The Republican base is a walking oxymoron. They will scream that America is the Greatest Country on Earth. That people come here for a better life, then when election season comes around. They scream to take their country back from "them", the very same people they advertise came here for a better life.
But they have no one to blame but themselves. If you spend 20+ years creating this delusion of how America really is, and was growing into what it is today. You can't fault the base for not wanting to abandon that delusion.
Yet the GOP continues on in the deluded belief that this is a center-right, White, Christian country. I hope they continue their current antics, and bury the anti-book learnin' radical ideology with irrelevance once and for all.
At the rate the climate is disintegrating, I wouldn't bet a whole lot that when the present young voters reach retirement that there is still anything resembling our society around.
Though I've met my share of "young voters" who haven't fallen far from the TEA tree, I have some faith that most of the others have seen the light in the fact that women, gays, Hispanics, African Amercians*, etc. have just as much if not more legitimacy than John McCain and the Whitey McWhite-ington Cracker party.
Got to love the young, at least before they've been poisoned with toxic idealogies.. Today's youth have black, hispanic, gay/lesbian friends. The melting pot for the young has changed since Whitey was "growing up"!

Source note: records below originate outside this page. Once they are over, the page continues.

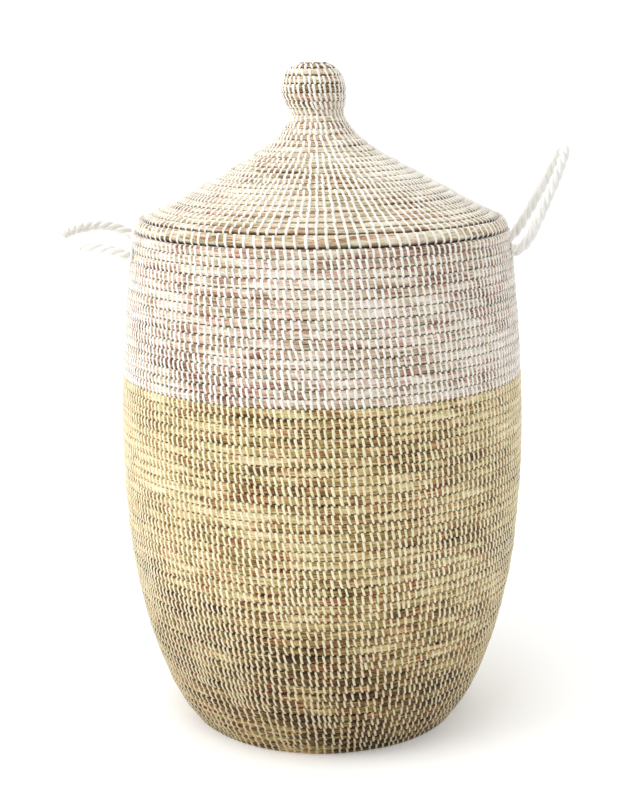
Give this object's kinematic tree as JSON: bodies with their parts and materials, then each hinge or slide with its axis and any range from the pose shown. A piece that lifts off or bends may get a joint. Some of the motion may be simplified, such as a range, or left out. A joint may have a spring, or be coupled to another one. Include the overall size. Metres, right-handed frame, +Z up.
{
  "type": "laundry basket",
  "caption": "Tall barrel-shaped basket of coiled, strip-sewn grass with a lift-off conical lid, a round knob and two stiff rope loop handles.",
  "frame": {"origin": "centre of the base's resting face, on the basket's axis", "axes": "+Z up along the basket's axis; the handles stand on the X axis, the raised one at +X; -Y is the front"},
  "size_m": [0.5371, 0.4296, 0.7005],
  "materials": {
    "grass_white_sewn": "dry coiled grass, sewn with white plastic strip",
    "grass_yellow_sewn": "dry coiled grass, sewn with pale yellow plastic strip",
    "grass_stuffing": "loose grass bundle",
    "white_rope": "twisted plastic strip, soft sheen",
    "white_strip": "flat plastic strip, soft sheen"
  },
  "bodies": {
    "basket": {"base_start_knot": "grass_yellow_sewn", "base_coil": "grass_yellow_sewn", "foot_coil": "grass_yellow_sewn", "lower_wall_coil": "grass_yellow_sewn", "upper_wall_coil": "grass_white_sewn", "rim_coil": "grass_white_sewn", "left_handle_front_stub": "white_rope", "left_handle_front_lashing": "white_strip", "left_handle_front_knot": "white_rope", "left_handle_back_stub": "white_rope", "left_handle_back_lashing": "white_strip", "left_handle_back_knot": "white_rope", "right_handle_front_stub": "white_rope", "right_handle_front_lashing": "white_strip", "right_handle_front_knot": "white_rope", "right_handle_back_stub": "white_rope", "right_handle_back_lashing": "white_strip", "right_handle_back_knot": "white_rope"},
    "lid": {"lid_cone_coil": "grass_white_sewn", "lid_edge_coil": "grass_white_sewn", "lid_locating_ring": "grass_white_sewn", "knob_neck_coil": "grass_white_sewn", "knob_ball_coil": "grass_white_sewn", "knob_core": "grass_stuffing", "knob_top_button": "grass_white_sewn"},
    "left_handle": {"left_handle_rope": "white_rope"},
    "right_handle": {"right_handle_rope": "white_rope"}
  },
  "joints": [
    {"name": "lid_lift", "type": "slide", "parent": "basket", "child": "lid", "axis": [0, 0, 1], "range_m": [0, 0.18]},
    {"name": "left_handle_swing", "type": "hinge", "parent": "basket", "child": "left_handle", "pos_m": [-0.19956, 0, 0.51], "axis": [0, 1, 0], "range_deg": [-80, 45]},
    {"name": "right_handle_swing", "type": "hinge", "parent": "basket", "child": "right_handle", "pos_m": [0.20354, 0, 0.51], "axis": [0, -1, 0], "range_deg": [-130, 22]}
  ]
}
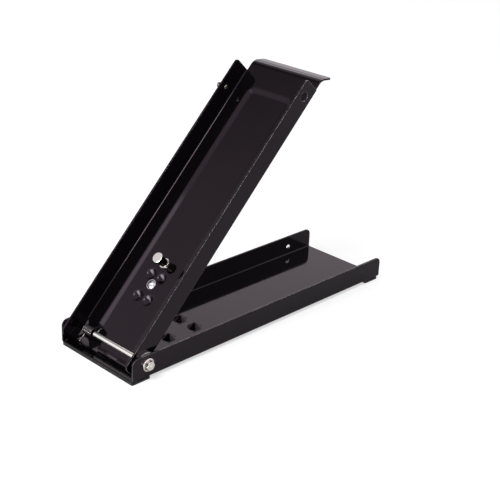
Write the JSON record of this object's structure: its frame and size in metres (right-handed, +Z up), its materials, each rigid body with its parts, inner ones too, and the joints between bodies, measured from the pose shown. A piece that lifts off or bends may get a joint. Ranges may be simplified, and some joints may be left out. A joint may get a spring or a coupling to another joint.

The Republican Party seems to have absorbed too much of the vulture capitalist mentality of their biggest donors. They're uncompromisingly pursuing policy victories at the expense of long-term viability. They get away with it in the short-term because it's incredibly hard to undo the damage afterwards, and because it's quite lucrative for the rabble-rousers who can take their money and vamoose once the possibility of electoral victories peters out entirely.
The kids aren't alright! They're all right!
Who?
http://en.wikipedia.org/wiki/The_Kids_Are_Alright
The Magna Carta was forced on a king by a many who did not care to be ruled by the few.
Martin Luther and others protested (hence 'Protestant'), and many died in the belief that no privileged one or few should dictate how we worship.
The American colonials protested the 'Divine Right' of kings, the idea that a privileged few should rule the many.
Union organizers were jailed, beaten and killed for their efforts to unite the working middle class against a wealthy few who were unable to recognize the good business sense in providing adequate food, shelter, medical care, education and training for their livestock.
Don't despair that we have always had the Taliban/Teaparty with us, that they will always be with us. Remember that they are few, if wealthy, and rely on ignorance and confusion.
Educate.
The Republicans are facing a dilemma in having to choose the expansion of the party or their rich benefactors and the radicals. But they can't have both. It should be a no brainer to choose building a new coalition since the old one is disintegrating along with the message. However, the Republicans keep deluding themselves that they are still the majority and Obama is a fluke. This is based on their control of large numbers of local and state governments. When that starts falling apart, the Republicans will be in crisis and forced to change.